Being obsessed with spelling, I loved his name’s pronunciation, and the fact that Tracey always gets it wrong.
Names are fun
30-Rock loves to poke fun at the irregularity of the English language, and at people’s desire for unique names – the impulse that gives us names like Jaxson, Emmalee, Kaytlynn, Mykel, and Ja’mie from Summer Heights High.
I’m just waiting for a 30-Rock character called LaTrina, which I’m told is now a real name (I kid you not). Perhaps I can set up a name-vetting agency and charge a fortune to identify and prevent regrettable names. There used to be a luggage shop in Australian airports called “Carrion”, which you’d think was something made up by Tina Fey, except that I have photos.
It’s a…e as in make, not
We learn how to spell the sound “ay” as in make, face, sale, name, amaze, backstage, cascade, debate, engrave, forsake, grenade, humane, inflate, and so on. Then that knowledge trips us up when we sound out words like agave, anemone, cafe, finale, karate, kamikaze, sesame, shitake, wannabe and Dr Spaceman.
The letter a and the letter e in words like these are usually working together to represent the sound “ay”. But sometimes, they’re just not.
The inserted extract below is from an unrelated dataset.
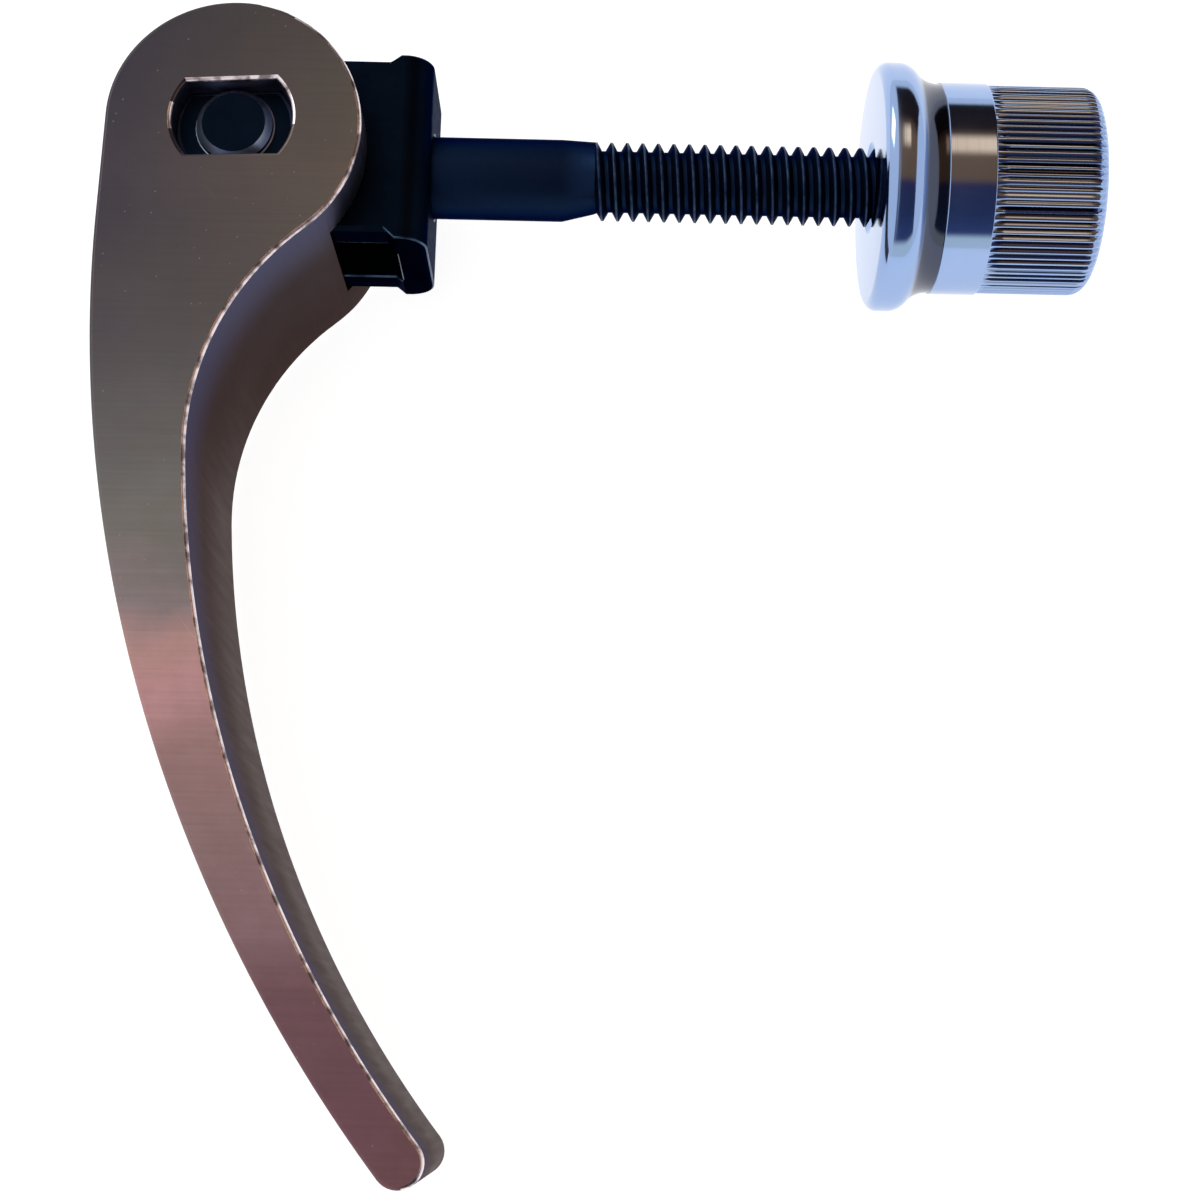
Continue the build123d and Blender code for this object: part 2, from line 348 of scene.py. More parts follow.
top_band_reflection = add(tree, "ShaderNodeMix", {"Factor": near_top.outputs[0], 6: dark.outputs[2],
                                      7: srgb("565c7c")}, data_type="RGBA")
tree.links.new(top_band_reflection.outputs[2], shader.inputs["Base Color"])
shader.inputs["Metallic"].default_value = 1
shader.inputs["Specular Tint"].default_value = (0.42, 0.36, 0.34, 1)
rough = add(tree, "ShaderNodeMapRange", {"Value": belt_lines.outputs["Fac"], 3: 0.32,
                                         4: 0.5})
tree.links.new(rough.outputs[0], shader.inputs["Roughness"])
bump = add(tree, "ShaderNodeBump", {"Height": belt_lines.outputs["Fac"], "Strength": 0.15,
                                    "Distance": 0.00005})
tree.links.new(bump.outputs[0], shader.inputs["Normal"])

# Along the inner edge and the hole's rim a pale, pinkish line is painted highlight, in
# brighter and duller patches.
edge_highlight, tree, shader = new_material("nickel_edge_painted_highlight")
place = add(tree, "ShaderNodeTexCoord").outputs["Object"]
patch = add(tree, "ShaderNodeTexNoise", {"Vector": place, "Scale": 900, "Detail": 4})
edge_highlight_share = add(tree, "ShaderNodeMapRange", {"Value": patch.outputs["Fac"], 1: 0.38, 2: 0.55})
edge_highlight_tone = add(tree, "ShaderNodeMix", {"Factor": edge_highlight_share.outputs[0], 6: srgb("7d7276"),
                                     7: srgb("e6dade")}, data_type="RGBA")
tree.links.new(edge_highlight_tone.outputs[2], shader.inputs["Base Color"])
shader.inputs["Metallic"].default_value = 1
shader.inputs["Roughness"].default_value = 0.3

for number, material in ((FACE, nickel), (FLANK, flank), (EDGE, edge_highlight)):
    lever.data.materials[number] = material
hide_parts("lever")
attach(lever, "lever_body")


# ---- Bracket and cam pin -----------------------------------------------------------------
# The bracket is strip steel folded to a U, the pin a steel bar with two flats and a turned
# neck. Both are blackened and oiled, and the tumbling barrel has rounded their edges.

# Black oxide on steel, sealed with oil: almost black, with a navy sheen where it catches
# the light. The steel-blue along the corners is painted highlight.
oxide, tree, shader = new_material("black_oxide_steel_oiled")
place = add(tree, "ShaderNodeTexCoord").outputs["Object"]
cloud = add(tree, "ShaderNodeTexNoise", {"Vector": place, "Scale": 260, "Detail": 5})
sheen = add(tree, "ShaderNodeMix", {"Factor": cloud.outputs["Fac"], 6: srgb("04080d"),
                                    7: srgb("0c1625")}, data_type="RGBA")
# The bolt was blackened in another bath than the bracket, and came out more navy.
split = add(tree, "ShaderNodeSeparateXYZ", {0: place})
on_bolt = add(tree, "ShaderNodeMapRange", {"Value": split.outputs["X"], 1: -0.0005,
                                           2: 0.0003})
navy = add(tree, "ShaderNodeMix", {"Factor": on_bolt.outputs[0], 6: sheen.outputs[2],
                                   7: srgb("122039")}, data_type="RGBA")
tree.links.new(navy.outputs[2], shader.inputs["Base Color"])
shader.inputs["Metallic"].default_value = 1
shader.inputs["Specular Tint"].default_value = (0.24, 0.3, 0.4, 1)
fine = add(tree, "ShaderNodeTexNoise", {"Vector": place, "Scale": 1500, "Detail": 4})
rough = add(tree, "ShaderNodeMapRange", {"Value": fine.outputs["Fac"], 3: 0.36, 4: 0.56})
tree.links.new(rough.outputs[0], shader.inputs["Roughness"])
bump = add(tree, "ShaderNodeBump", {"Height": fine.outputs["Fac"], "Strength": 0.25,
                                    "Distance": 0.00005})
tree.links.new(bump.outputs[0], shader.inputs["Normal"])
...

So then we have to work out which words follow the major pattern, and which don’t, for example: a…e in “defame” but not “macrame”; e…e in “grebe” but not “Phoebe”; i…e in “hideout” but not “hideous”; o…e in “microscope” but not “syncope”; the u…e in “resume” but not “resumé”.
Too late to fix now, all we can do is laugh
All we can do is laugh and suck it up. Nobody is going to fix English spelling now it’s escaped and gone wild on the internet. In fact, now that every second person needs a unique domain name, expect more madness, not less.
If you’re a language nerd and haven’t seen it, 30-Rock is full of heaps of other great gags about words, sounds and spelling, like a character called Toofer because they hired him to get two for one – both a Harvard graduate and a black person; Mr. Jenna Maroney (né Paul L’Astnamé) and Jack’s dislike of Liz’s boyfriend Criss Chros because his name is spelt wrong. It’s a pity people who can’t spell won’t get many of these jokes.
Pete Hornberger would delight Rev Spooner, and there are wonderful homophone moments, like when Hazel Wassername complains to Liz that Kenneth has been undressing her with his eyes, and Liz (why?) takes her seriously, saying, “Ugh, the male gaze.” Agrees Hazel, “They’re all a bunch of gays”. The TV show they all work on was called The Girly Show or TGS. After megastar Tracey Jordan joins it, it’s called the Tracey Jordan Show, but it keeps the same acronym.
When Tina Fey et al start devising high-quality, synthetic phonics spelling activities, I’m buying the lot. And if anyone tells you spelling is boring and not fun, hit them over the head with a 30-Rock DVD.